→ The request
Please list all lines of the material below in which the string "scene" occurs.

→ Data section

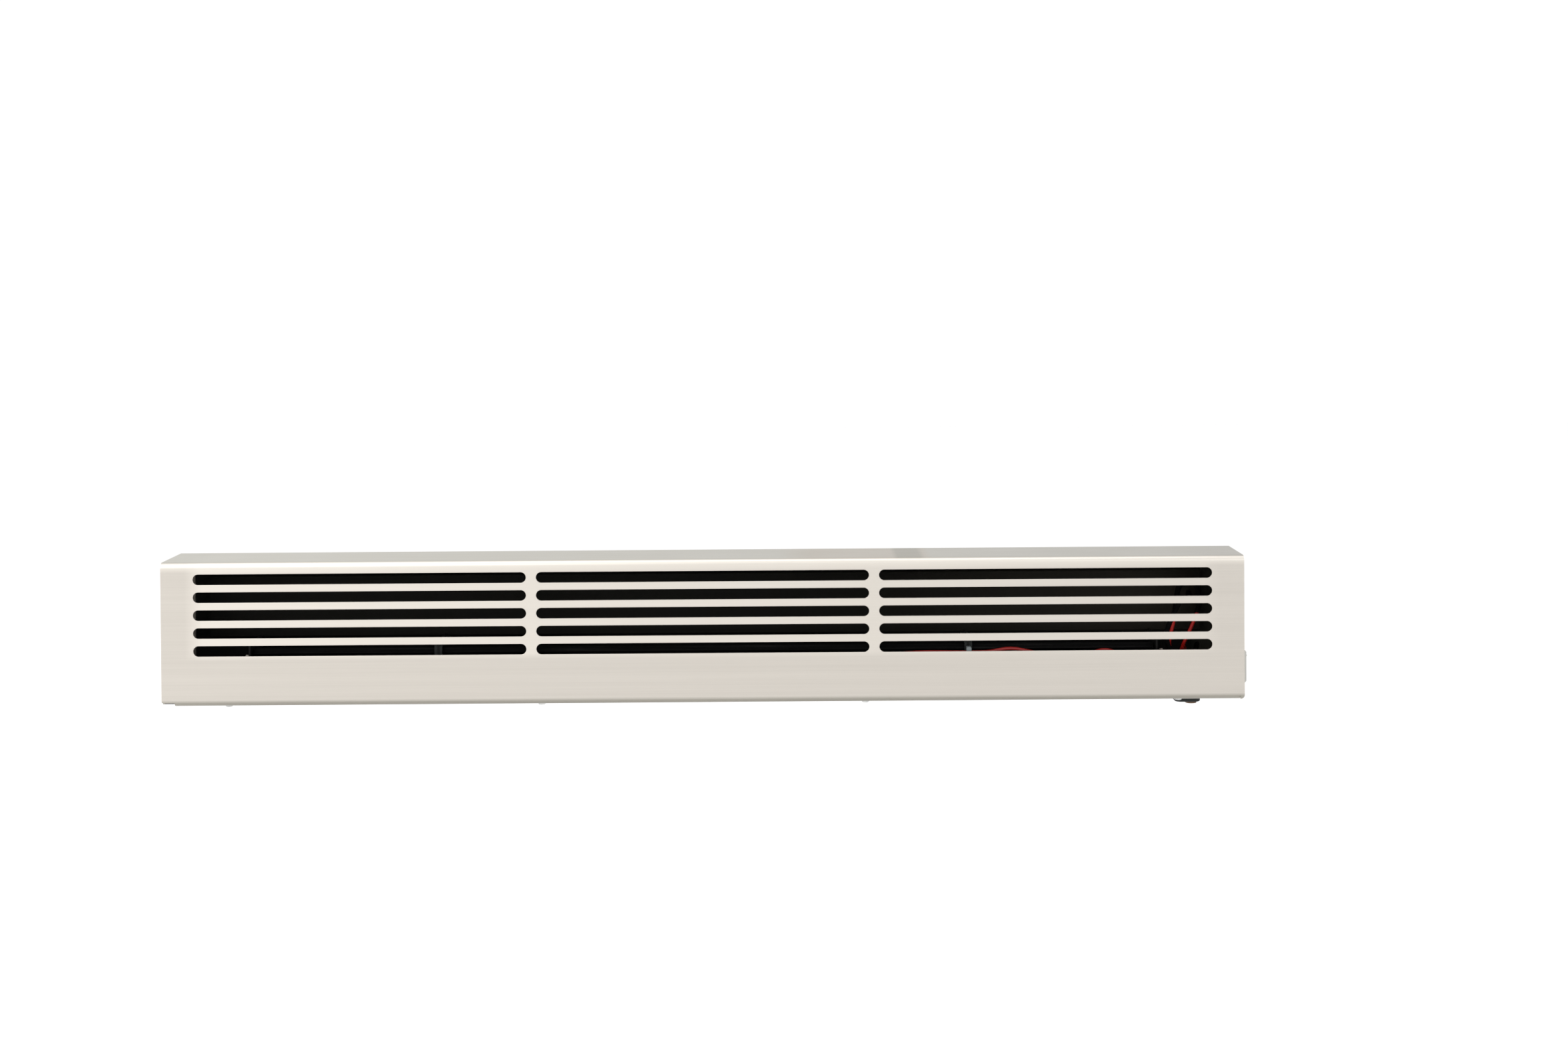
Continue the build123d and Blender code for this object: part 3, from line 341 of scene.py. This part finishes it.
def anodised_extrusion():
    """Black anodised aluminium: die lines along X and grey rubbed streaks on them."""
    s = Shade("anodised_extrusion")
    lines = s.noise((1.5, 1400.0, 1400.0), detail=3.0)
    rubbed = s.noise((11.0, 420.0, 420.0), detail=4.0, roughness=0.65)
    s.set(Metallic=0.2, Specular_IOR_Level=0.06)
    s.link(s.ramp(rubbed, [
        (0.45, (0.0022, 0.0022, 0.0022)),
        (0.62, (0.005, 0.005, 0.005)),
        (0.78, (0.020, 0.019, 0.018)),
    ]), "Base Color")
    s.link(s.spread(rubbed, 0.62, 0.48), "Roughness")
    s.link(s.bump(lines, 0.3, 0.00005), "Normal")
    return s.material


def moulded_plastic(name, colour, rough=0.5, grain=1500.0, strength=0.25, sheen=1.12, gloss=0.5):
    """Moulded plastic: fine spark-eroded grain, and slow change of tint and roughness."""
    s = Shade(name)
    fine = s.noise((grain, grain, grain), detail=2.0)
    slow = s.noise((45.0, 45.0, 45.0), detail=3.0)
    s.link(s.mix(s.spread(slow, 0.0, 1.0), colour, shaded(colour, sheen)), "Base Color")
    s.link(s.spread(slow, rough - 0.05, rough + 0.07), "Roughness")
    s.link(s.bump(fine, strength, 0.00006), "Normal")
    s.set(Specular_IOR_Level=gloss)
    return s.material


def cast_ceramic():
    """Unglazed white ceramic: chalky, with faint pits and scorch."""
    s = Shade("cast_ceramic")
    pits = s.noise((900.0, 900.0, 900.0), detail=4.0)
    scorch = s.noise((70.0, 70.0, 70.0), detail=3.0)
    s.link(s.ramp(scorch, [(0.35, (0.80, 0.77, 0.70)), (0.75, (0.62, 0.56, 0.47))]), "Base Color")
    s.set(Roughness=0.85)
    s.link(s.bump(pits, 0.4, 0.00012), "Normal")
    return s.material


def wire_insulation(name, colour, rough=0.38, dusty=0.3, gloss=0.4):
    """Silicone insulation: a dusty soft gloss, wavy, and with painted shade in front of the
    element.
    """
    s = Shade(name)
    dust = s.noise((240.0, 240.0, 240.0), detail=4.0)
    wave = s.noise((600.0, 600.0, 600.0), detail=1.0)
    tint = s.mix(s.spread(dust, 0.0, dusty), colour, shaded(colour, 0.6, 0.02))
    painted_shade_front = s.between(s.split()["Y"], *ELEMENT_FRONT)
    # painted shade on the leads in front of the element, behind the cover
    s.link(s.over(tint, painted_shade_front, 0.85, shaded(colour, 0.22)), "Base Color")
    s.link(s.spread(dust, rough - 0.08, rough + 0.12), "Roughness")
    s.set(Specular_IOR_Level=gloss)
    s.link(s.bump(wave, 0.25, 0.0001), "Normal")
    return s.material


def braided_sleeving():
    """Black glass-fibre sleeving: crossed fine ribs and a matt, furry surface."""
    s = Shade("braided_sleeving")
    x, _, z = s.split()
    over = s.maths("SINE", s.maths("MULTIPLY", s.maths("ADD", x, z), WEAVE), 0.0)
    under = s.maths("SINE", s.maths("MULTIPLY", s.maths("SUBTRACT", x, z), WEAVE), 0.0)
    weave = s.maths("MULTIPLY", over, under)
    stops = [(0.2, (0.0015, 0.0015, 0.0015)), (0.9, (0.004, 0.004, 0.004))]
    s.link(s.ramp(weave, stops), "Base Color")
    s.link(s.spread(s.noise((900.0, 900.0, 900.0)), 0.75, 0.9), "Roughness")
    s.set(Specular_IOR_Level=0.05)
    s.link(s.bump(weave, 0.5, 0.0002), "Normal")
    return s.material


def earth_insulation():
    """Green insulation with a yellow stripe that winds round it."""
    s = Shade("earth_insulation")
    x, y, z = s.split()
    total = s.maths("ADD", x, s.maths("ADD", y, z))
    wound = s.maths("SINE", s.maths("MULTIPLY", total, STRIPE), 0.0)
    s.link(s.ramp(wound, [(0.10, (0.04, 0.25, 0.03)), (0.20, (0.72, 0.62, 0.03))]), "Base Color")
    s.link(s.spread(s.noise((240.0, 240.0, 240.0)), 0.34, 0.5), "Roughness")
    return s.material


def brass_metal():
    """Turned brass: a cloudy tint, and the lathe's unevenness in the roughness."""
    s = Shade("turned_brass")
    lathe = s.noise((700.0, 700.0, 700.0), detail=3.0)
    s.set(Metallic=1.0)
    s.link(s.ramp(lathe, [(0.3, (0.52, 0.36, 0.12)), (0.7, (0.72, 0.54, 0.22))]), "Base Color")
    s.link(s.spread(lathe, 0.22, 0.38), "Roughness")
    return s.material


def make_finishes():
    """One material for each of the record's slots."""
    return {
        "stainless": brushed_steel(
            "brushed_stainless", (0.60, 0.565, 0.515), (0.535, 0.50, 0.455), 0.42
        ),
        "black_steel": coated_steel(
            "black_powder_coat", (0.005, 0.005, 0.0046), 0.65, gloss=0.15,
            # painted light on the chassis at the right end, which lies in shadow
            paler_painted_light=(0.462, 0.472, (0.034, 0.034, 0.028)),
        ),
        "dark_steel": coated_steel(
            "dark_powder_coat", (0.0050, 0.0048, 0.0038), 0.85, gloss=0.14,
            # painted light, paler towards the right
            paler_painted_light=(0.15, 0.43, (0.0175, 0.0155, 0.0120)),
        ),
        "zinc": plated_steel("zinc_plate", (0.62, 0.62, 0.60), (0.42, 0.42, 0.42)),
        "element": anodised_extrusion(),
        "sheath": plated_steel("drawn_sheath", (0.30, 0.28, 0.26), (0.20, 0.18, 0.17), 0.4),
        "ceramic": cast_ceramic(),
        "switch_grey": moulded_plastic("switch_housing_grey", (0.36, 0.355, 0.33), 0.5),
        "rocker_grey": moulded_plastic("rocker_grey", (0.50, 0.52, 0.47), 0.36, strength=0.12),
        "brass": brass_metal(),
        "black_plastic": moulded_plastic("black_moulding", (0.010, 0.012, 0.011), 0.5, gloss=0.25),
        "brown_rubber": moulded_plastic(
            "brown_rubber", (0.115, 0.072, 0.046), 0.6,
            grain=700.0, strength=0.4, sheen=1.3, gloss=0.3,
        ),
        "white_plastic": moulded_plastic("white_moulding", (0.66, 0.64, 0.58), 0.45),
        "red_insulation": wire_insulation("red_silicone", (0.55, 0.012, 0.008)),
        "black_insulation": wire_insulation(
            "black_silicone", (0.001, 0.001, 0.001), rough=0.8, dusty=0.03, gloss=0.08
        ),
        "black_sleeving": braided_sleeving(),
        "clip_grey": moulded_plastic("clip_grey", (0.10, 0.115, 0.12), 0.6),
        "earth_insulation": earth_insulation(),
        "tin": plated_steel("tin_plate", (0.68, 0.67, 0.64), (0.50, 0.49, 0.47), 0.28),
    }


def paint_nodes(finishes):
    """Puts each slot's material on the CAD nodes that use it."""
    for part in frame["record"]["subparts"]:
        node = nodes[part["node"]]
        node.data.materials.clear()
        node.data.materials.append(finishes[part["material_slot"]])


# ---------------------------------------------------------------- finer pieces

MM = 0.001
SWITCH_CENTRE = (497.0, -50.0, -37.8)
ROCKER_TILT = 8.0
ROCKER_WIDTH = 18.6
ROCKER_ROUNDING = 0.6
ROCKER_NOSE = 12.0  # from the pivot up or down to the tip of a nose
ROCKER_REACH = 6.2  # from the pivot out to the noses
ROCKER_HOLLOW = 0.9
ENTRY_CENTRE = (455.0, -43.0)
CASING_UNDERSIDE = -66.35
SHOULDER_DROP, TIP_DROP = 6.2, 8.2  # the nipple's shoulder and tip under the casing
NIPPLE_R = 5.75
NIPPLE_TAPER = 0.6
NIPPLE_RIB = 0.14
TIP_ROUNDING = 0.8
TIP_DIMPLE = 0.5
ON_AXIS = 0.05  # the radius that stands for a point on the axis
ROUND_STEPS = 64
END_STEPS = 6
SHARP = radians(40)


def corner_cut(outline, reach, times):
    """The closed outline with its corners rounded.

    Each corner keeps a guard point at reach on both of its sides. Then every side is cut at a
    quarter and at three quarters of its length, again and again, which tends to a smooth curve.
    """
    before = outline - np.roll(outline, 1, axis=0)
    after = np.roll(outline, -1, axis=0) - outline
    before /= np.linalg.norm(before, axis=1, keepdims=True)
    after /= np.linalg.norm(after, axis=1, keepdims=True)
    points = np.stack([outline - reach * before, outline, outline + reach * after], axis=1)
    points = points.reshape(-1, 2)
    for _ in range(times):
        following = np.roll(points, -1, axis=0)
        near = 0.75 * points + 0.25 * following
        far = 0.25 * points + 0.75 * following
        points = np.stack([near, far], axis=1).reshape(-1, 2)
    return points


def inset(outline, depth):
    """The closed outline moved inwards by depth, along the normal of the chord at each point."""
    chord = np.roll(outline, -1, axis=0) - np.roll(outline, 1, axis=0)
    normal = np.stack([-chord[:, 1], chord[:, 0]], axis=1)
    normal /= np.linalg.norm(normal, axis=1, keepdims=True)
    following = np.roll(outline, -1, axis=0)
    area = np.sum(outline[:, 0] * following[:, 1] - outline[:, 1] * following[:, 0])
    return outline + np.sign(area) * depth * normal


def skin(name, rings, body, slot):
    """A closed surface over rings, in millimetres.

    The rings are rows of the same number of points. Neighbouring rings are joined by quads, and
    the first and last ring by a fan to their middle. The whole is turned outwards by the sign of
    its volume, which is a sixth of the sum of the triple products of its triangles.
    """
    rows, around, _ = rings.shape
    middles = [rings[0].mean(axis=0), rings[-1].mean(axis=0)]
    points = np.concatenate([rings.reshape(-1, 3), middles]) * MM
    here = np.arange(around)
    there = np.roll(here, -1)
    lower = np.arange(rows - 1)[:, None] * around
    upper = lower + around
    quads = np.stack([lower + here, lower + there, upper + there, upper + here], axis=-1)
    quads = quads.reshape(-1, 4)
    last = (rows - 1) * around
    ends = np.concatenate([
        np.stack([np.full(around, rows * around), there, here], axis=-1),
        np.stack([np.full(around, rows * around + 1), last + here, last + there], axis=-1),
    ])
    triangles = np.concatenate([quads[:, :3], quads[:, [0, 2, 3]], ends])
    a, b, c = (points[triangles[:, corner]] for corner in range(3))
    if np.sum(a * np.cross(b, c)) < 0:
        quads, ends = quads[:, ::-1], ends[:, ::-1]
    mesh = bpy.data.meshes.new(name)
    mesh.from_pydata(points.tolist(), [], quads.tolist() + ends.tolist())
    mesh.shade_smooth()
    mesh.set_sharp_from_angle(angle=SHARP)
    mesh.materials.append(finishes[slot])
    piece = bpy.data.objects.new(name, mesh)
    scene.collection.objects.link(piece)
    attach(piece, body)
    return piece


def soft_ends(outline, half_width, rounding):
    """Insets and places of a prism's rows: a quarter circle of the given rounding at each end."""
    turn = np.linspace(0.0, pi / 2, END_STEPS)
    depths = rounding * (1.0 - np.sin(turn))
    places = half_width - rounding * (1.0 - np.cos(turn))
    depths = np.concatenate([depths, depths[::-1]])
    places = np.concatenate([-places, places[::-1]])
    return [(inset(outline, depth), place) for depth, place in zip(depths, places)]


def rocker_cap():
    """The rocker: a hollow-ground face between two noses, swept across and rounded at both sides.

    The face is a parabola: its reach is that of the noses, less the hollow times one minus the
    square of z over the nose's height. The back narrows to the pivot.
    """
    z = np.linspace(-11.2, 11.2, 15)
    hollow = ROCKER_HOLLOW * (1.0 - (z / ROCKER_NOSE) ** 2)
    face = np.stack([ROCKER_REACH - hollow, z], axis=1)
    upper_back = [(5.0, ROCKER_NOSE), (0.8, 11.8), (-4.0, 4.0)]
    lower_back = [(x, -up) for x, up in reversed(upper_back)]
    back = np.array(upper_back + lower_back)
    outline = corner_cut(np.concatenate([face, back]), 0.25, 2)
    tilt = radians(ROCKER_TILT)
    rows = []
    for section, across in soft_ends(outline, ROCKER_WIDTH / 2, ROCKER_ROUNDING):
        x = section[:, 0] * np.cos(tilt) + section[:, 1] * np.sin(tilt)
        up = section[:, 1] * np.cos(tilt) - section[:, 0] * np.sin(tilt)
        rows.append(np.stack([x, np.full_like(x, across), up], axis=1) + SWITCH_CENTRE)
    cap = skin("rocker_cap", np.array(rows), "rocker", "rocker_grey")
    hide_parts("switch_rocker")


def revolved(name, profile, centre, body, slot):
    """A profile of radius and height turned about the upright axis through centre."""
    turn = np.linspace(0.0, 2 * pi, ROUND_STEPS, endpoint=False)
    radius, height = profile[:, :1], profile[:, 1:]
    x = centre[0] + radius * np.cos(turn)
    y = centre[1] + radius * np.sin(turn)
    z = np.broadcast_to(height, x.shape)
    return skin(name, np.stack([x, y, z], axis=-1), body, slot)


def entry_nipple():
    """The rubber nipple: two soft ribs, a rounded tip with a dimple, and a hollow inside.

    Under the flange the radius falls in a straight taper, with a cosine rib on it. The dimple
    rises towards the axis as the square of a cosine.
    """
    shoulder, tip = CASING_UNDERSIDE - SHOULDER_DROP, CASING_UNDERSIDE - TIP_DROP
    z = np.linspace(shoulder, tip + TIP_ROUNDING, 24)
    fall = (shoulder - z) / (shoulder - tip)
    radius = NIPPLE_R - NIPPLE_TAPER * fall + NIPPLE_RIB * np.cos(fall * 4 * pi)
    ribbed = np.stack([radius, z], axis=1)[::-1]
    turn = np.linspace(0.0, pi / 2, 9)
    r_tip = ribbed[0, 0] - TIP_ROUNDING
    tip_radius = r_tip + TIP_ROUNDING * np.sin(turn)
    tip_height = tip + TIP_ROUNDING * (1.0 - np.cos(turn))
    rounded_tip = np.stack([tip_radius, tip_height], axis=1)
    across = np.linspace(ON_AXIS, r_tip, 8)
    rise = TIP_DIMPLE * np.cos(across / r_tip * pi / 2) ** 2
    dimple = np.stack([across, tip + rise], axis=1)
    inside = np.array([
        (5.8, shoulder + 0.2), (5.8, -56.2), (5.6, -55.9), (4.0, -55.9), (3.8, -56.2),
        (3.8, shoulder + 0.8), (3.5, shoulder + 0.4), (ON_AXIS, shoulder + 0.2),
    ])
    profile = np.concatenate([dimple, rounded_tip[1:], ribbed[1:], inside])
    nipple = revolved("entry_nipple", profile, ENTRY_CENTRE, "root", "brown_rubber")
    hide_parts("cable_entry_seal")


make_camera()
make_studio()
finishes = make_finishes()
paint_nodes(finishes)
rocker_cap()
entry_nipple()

→ Solution for this task
Continue the build123d and Blender code for this object: part 3, from line 341 of scene.py. This part finishes it.
    scene.collection.objects.link(piece)